● REQUIREMENT
The records below are to be repeated in full, exactly as they are.

● Rows from an object dataset

_ _ _ _ _

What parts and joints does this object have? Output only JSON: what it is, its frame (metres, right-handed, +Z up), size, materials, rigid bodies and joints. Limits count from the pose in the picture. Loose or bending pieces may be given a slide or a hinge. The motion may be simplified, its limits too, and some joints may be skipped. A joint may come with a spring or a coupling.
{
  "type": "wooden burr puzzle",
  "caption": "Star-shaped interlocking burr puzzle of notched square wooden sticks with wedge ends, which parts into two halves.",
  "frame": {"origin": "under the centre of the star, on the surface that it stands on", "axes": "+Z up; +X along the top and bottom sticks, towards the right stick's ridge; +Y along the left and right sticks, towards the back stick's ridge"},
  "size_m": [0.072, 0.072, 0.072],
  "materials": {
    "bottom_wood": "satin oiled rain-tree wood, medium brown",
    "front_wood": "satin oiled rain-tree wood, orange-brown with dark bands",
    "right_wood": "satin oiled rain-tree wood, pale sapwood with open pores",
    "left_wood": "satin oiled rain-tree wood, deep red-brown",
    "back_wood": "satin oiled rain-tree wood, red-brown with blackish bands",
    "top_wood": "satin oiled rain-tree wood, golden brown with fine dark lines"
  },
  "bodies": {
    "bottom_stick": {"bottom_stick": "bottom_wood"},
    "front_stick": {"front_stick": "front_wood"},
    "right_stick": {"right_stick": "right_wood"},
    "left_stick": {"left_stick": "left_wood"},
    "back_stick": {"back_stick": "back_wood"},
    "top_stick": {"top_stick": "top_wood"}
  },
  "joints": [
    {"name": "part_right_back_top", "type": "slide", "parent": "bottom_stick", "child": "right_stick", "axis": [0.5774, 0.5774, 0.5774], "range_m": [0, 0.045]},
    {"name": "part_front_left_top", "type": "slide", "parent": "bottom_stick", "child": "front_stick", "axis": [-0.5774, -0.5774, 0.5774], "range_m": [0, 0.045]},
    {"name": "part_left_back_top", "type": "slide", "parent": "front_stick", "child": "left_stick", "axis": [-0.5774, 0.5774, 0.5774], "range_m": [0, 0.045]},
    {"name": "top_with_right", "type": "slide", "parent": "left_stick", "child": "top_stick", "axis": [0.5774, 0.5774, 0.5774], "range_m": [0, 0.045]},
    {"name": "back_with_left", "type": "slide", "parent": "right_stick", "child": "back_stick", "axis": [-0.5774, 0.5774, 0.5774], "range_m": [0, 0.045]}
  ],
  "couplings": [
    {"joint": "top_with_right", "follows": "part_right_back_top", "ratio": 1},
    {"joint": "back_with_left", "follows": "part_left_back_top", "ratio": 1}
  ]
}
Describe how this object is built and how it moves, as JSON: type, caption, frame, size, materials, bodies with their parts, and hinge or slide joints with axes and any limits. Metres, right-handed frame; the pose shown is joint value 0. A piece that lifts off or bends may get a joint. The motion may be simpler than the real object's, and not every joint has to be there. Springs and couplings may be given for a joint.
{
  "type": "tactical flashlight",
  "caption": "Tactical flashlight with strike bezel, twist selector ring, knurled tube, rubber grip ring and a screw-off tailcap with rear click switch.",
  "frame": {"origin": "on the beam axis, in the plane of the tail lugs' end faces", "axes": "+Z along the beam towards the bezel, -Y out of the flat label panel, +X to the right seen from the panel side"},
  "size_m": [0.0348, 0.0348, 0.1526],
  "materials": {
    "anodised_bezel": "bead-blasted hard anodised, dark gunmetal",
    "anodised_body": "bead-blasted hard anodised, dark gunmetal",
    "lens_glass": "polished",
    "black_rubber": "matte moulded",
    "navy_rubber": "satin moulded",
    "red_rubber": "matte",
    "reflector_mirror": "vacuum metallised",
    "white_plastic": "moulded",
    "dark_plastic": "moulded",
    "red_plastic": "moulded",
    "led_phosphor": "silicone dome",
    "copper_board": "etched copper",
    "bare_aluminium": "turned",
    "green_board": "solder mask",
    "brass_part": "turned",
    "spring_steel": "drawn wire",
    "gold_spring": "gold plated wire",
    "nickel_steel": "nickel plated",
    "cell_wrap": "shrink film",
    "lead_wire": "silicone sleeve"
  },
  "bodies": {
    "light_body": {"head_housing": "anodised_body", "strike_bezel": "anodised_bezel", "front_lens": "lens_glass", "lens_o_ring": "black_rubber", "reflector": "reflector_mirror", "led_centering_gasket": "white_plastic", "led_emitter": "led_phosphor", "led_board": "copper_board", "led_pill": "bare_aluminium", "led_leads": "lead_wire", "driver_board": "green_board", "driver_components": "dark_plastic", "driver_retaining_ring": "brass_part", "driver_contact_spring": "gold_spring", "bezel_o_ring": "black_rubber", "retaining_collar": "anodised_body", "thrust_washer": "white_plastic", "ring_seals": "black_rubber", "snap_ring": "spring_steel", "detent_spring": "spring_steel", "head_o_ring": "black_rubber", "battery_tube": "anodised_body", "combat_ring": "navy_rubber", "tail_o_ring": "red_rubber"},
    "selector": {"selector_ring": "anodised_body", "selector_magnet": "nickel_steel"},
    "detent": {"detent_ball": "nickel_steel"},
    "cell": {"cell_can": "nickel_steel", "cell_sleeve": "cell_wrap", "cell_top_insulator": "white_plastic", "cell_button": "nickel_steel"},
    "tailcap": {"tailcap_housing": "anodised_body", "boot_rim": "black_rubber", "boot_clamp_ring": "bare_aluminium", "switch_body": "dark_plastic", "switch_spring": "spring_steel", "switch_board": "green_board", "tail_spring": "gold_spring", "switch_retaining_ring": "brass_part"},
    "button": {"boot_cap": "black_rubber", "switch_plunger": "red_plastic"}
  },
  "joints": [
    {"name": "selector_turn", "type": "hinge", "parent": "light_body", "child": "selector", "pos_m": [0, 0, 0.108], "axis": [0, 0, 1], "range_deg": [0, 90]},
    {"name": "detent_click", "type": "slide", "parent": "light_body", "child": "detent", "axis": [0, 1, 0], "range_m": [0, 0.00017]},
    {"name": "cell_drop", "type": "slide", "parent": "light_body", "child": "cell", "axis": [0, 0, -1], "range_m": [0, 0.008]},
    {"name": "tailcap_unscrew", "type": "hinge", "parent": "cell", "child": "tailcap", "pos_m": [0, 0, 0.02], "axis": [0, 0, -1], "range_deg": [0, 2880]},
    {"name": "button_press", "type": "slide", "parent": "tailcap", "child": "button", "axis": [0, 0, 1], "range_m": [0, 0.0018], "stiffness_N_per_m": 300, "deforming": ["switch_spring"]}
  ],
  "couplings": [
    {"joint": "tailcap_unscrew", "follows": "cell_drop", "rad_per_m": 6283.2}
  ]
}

_ _ _ _ _

● ANSWER TO THE PROBLEM
What parts and joints does this object have? Output only JSON: what it is, its frame (metres, right-handed, +Z up), size, materials, rigid bodies and joints. Limits count from the pose in the picture. Loose or bending pieces may be given a slide or a hinge. The motion may be simplified, its limits too, and some joints may be skipped. A joint may come with a spring or a coupling.
{
  "type": "wooden burr puzzle",
  "caption": "Star-shaped interlocking burr puzzle of notched square wooden sticks with wedge ends, which parts into two halves.",
  "frame": {"origin": "under the centre of the star, on the surface that it stands on", "axes": "+Z up; +X along the top and bottom sticks, towards the right stick's ridge; +Y along the left and right sticks, towards the back stick's ridge"},
  "size_m": [0.072, 0.072, 0.072],
  "materials": {
    "bottom_wood": "satin oiled rain-tree wood, medium brown",
    "front_wood": "satin oiled rain-tree wood, orange-brown with dark bands",
    "right_wood": "satin oiled rain-tree wood, pale sapwood with open pores",
    "left_wood": "satin oiled rain-tree wood, deep red-brown",
    "back_wood": "satin oiled rain-tree wood, red-brown with blackish bands",
    "top_wood": "satin oiled rain-tree wood, golden brown with fine dark lines"
  },
  "bodies": {
    "bottom_stick": {"bottom_stick": "bottom_wood"},
    "front_stick": {"front_stick": "front_wood"},
    "right_stick": {"right_stick": "right_wood"},
    "left_stick": {"left_stick": "left_wood"},
    "back_stick": {"back_stick": "back_wood"},
    "top_stick": {"top_stick": "top_wood"}
  },
  "joints": [
    {"name": "part_right_back_top", "type": "slide", "parent": "bottom_stick", "child": "right_stick", "axis": [0.5774, 0.5774, 0.5774], "range_m": [0, 0.045]},
    {"name": "part_front_left_top", "type": "slide", "parent": "bottom_stick", "child": "front_stick", "axis": [-0.5774, -0.5774, 0.5774], "range_m": [0, 0.045]},
    {"name": "part_left_back_top", "type": "slide", "parent": "front_stick", "child": "left_stick", "axis": [-0.5774, 0.5774, 0.5774], "range_m": [0, 0.045]},
    {"name": "top_with_right", "type": "slide", "parent": "left_stick", "child": "top_stick", "axis": [0.5774, 0.5774, 0.5774], "range_m": [0, 0.045]},
    {"name": "back_with_left", "type": "slide", "parent": "right_stick", "child": "back_stick", "axis": [-0.5774, 0.5774, 0.5774], "range_m": [0, 0.045]}
  ],
  "couplings": [
    {"joint": "top_with_right", "follows": "part_right_back_top", "ratio": 1},
    {"joint": "back_with_left", "follows": "part_left_back_top", "ratio": 1}
  ]
}
Describe how this object is built and how it moves, as JSON: type, caption, frame, size, materials, bodies with their parts, and hinge or slide joints with axes and any limits. Metres, right-handed frame; the pose shown is joint value 0. A piece that lifts off or bends may get a joint. The motion may be simpler than the real object's, and not every joint has to be there. Springs and couplings may be given for a joint.
{
  "type": "tactical flashlight",
  "caption": "Tactical flashlight with strike bezel, twist selector ring, knurled tube, rubber grip ring and a screw-off tailcap with rear click switch.",
  "frame": {"origin": "on the beam axis, in the plane of the tail lugs' end faces", "axes": "+Z along the beam towards the bezel, -Y out of the flat label panel, +X to the right seen from the panel side"},
  "size_m": [0.0348, 0.0348, 0.1526],
  "materials": {
    "anodised_bezel": "bead-blasted hard anodised, dark gunmetal",
    "anodised_body": "bead-blasted hard anodised, dark gunmetal",
    "lens_glass": "polished",
    "black_rubber": "matte moulded",
    "navy_rubber": "satin moulded",
    "red_rubber": "matte",
    "reflector_mirror": "vacuum metallised",
    "white_plastic": "moulded",
    "dark_plastic": "moulded",
    "red_plastic": "moulded",
    "led_phosphor": "silicone dome",
    "copper_board": "etched copper",
    "bare_aluminium": "turned",
    "green_board": "solder mask",
    "brass_part": "turned",
    "spring_steel": "drawn wire",
    "gold_spring": "gold plated wire",
    "nickel_steel": "nickel plated",
    "cell_wrap": "shrink film",
    "lead_wire": "silicone sleeve"
  },
  "bodies": {
    "light_body": {"head_housing": "anodised_body", "strike_bezel": "anodised_bezel", "front_lens": "lens_glass", "lens_o_ring": "black_rubber", "reflector": "reflector_mirror", "led_centering_gasket": "white_plastic", "led_emitter": "led_phosphor", "led_board": "copper_board", "led_pill": "bare_aluminium", "led_leads": "lead_wire", "driver_board": "green_board", "driver_components": "dark_plastic", "driver_retaining_ring": "brass_part", "driver_contact_spring": "gold_spring", "bezel_o_ring": "black_rubber", "retaining_collar": "anodised_body", "thrust_washer": "white_plastic", "ring_seals": "black_rubber", "snap_ring": "spring_steel", "detent_spring": "spring_steel", "head_o_ring": "black_rubber", "battery_tube": "anodised_body", "combat_ring": "navy_rubber", "tail_o_ring": "red_rubber"},
    "selector": {"selector_ring": "anodised_body", "selector_magnet": "nickel_steel"},
    "detent": {"detent_ball": "nickel_steel"},
    "cell": {"cell_can": "nickel_steel", "cell_sleeve": "cell_wrap", "cell_top_insulator": "white_plastic", "cell_button": "nickel_steel"},
    "tailcap": {"tailcap_housing": "anodised_body", "boot_rim": "black_rubber", "boot_clamp_ring": "bare_aluminium", "switch_body": "dark_plastic", "switch_spring": "spring_steel", "switch_board": "green_board", "tail_spring": "gold_spring", "switch_retaining_ring": "brass_part"},
    "button": {"boot_cap": "black_rubber", "switch_plunger": "red_plastic"}
  },
  "joints": [
    {"name": "selector_turn", "type": "hinge", "parent": "light_body", "child": "selector", "pos_m": [0, 0, 0.108], "axis": [0, 0, 1], "range_deg": [0, 90]},
    {"name": "detent_click", "type": "slide", "parent": "light_body", "child": "detent", "axis": [0, 1, 0], "range_m": [0, 0.00017]},
    {"name": "cell_drop", "type": "slide", "parent": "light_body", "child": "cell", "axis": [0, 0, -1], "range_m": [0, 0.008]},
    {"name": "tailcap_unscrew", "type": "hinge", "parent": "cell", "child": "tailcap", "pos_m": [0, 0, 0.02], "axis": [0, 0, -1], "range_deg": [0, 2880]},
    {"name": "button_press", "type": "slide", "parent": "tailcap", "child": "button", "axis": [0, 0, 1], "range_m": [0, 0.0018], "stiffness_N_per_m": 300, "deforming": ["switch_spring"]}
  ],
  "couplings": [
    {"joint": "tailcap_unscrew", "follows": "cell_drop", "rad_per_m": 6283.2}
  ]
}